The inconsistency is due to the fact that the amount of the current child support award resulted from a rebuttal of the guideline amount and there has not been a change of circumstances that resulted in the rebuttal of the guidelines amount . . . .”
Ark. Sup. Ct. Admin. Order No. 10(II)(1)(b) (2020) (reciting verbatim Ark. Code Ann. § 9-14-107(c)(2)).

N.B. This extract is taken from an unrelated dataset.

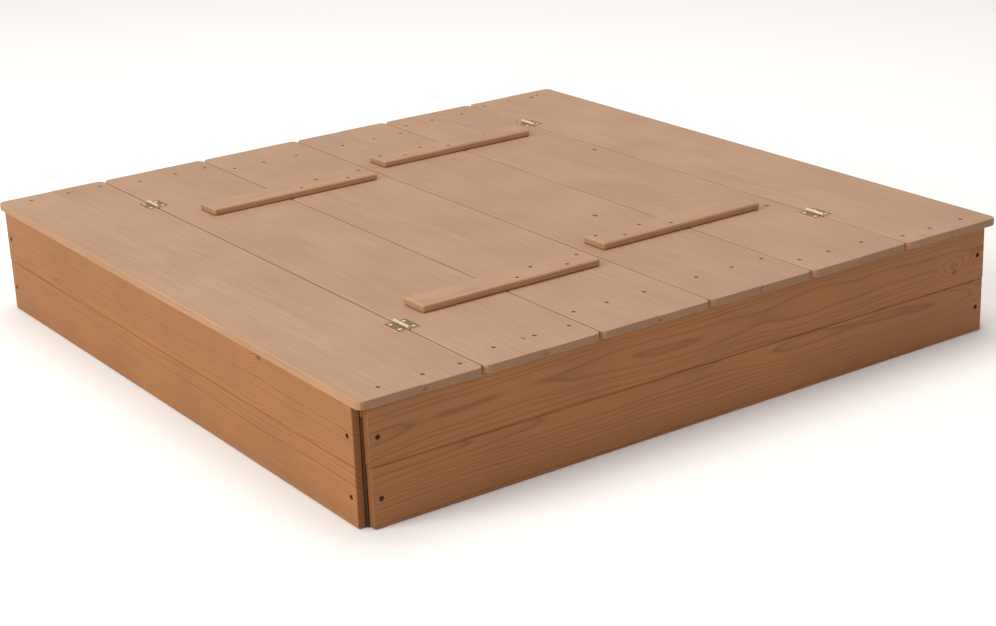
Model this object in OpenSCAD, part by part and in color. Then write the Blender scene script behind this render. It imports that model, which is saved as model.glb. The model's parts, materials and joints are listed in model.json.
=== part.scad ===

Katie attempts to apply Arkansas Code Annotated section 9-14-107(c)(2)(B) to the
present case, arguing that the child-support amount set in May 2019 included a deviation
from the guideline amount and gave specific reasons for the deviation, and “the record in
this matter is void of evidence even suggesting a change of the circumstances existing on
May 31, 2019, that resulted in the rebuttal of the guideline amount.” This argument fails
5 to acknowledge the substantial decrease in Case’s monthly income, which constitutes a
material change in circumstances pursuant to Arkansas Code Annotated section 9-14-
107(a)(1). The circuit court’s finding that Case’s reduction in income was not a material
change in circumstances is clearly erroneous; therefore, we reverse and remand this case to
the circuit court.
Katie argues that the circuit court properly deviated from the presumptively correct
amount found in the family-support chart. It shall be a rebuttable presumption that the
amount contained in the family support chart and the guidelines is the correct amount of
child support to be awarded. Id. at 3; Ark. Code Ann. § 9-12-312(a)(3)(C) (Repl. 2020).

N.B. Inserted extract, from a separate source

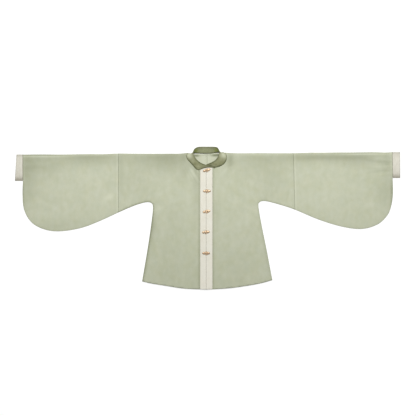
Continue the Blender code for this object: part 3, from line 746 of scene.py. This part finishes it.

Deviations from the guidelines should be the exception instead of the rule; if the circuit
court makes a deviation, it must make written findings and explain the reasons for the
deviation. 2020 Ark. 131, at 5. The presumption that the amount of child support calculated
pursuant to the worksheet and guidelines is correct may be sufficiently rebutted if the circuit
court provides a specific written finding in the order that the worksheet amount is unjust
or inappropriate. Id. Factors enumerated in Administrative Order No. 10(II)(2) to be
considered when deciding whether to deviate include educational expenses for the children;
procurement and/or maintenance of insurances and health insurance premiums for the
benefit of the children; extraordinary travel expenses for court-ordered visitation; the
children’s significant available income; the creation or maintenance of a trust fund for the
children; the support given by a parent for minor children in the absence of a court order;
extraordinary time spent with the payor parent; additional expenses incurred because of
natural or adopted children living in the home; work-related childcare, extraordinary
6 medical expenses, and health insurance premiums; and any other factors that warrant a
deviation. Id. The order in this case contained no written findings as to why the deviation
was warranted or why the chart amount was unjust or inappropriate.

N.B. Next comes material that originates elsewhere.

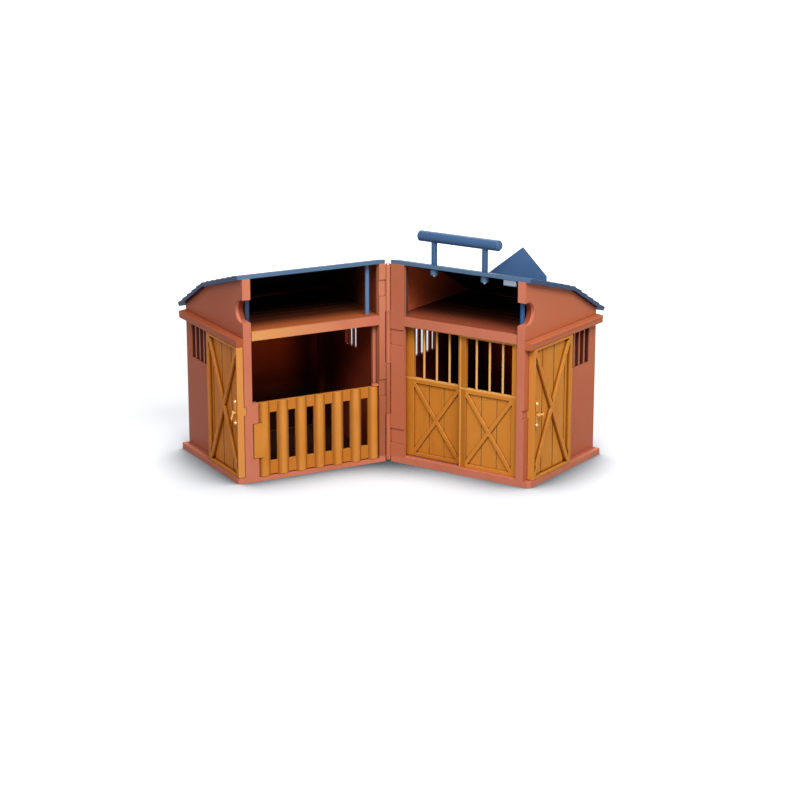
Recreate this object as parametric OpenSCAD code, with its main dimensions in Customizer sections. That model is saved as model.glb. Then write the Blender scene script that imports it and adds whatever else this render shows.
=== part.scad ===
// Folding carry-along toy barn: two open-fronted halves on one upright hinge, drawn as it stands open.
// Each half is drawn once, in a half frame: u runs along the open front away from the hinge,
// v runs back from the open front, z is up. half() turns and mirrors it into the whole barn's frame.

/* [Body] */
// angle between the two open fronts as the barn stands, degrees
open_angle = 117.5; // [100:0.5:150]
// hinge axis to the outer face of the outer gable wall
half_len = 170; // [150:1:190]
// open front to the outer face of the back wall
half_depth = 150; // [130:1:170]
// thickness of the moulded walls
wall_t = 4; // [3:0.5:5]
// thickness of the floor slab and plinth
plinth_h = 6.5; // [5:0.5:8]
// overhang of the plinth past the outer gable
plinth_out = 8; // [6:0.5:9]
// overhang of the plinth past the back wall
plinth_back = 1.5; // [0:0.5:3]
// width of the front pillar of the outer gable wall
pillar_w = 9.3; // [8:0.1:12]
// width of the front pillar on the left hinge wall
left_post_w = 7.1; // [6:0.1:9]
// width of the front pillar on the right hinge wall
right_post_w = 16.6; // [14:0.2:18]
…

Katie cites Bishop v. Bishop, 98 Ark. App. 111, 250 S.W.3d 570 (2007), for the
proposition that the minimum requirement of a change of income set forth in § 9-14-107(a)
simply entitles a party to file a petition with the court to request a modification of child
support; it does not guarantee a modification. While that is true, as Case points out, Bishop
supports his argument. In Bishop, the circuit court initially agreed to decrease child support
due to a decrease in the payor’s income, but it ultimately determined to leave the $1500-
per-month child-support obligation and $3000-per-month alimony intact after considering
the payee’s health issues, the child’s needs, the length of the marriage, and the payor’s current
and potential income.
Case contends that because the parties do not dispute the income amounts, this court
should set the appropriate amount of child support. However, the circuit court has
discretion to deviate from the presumptive amount of child support, provided it supports
such a decision with proper written findings. Because the circuit court failed to do so, we
remand this case for further findings.
Reversed and remanded.
ABRAMSON and WHITEAKER, JJ., agree.
Cullen & Co., PLLC, by: Tim Cullen, for appellant.
Brady & Platt, PLC, by: Kathryn E. Platt, for appellee.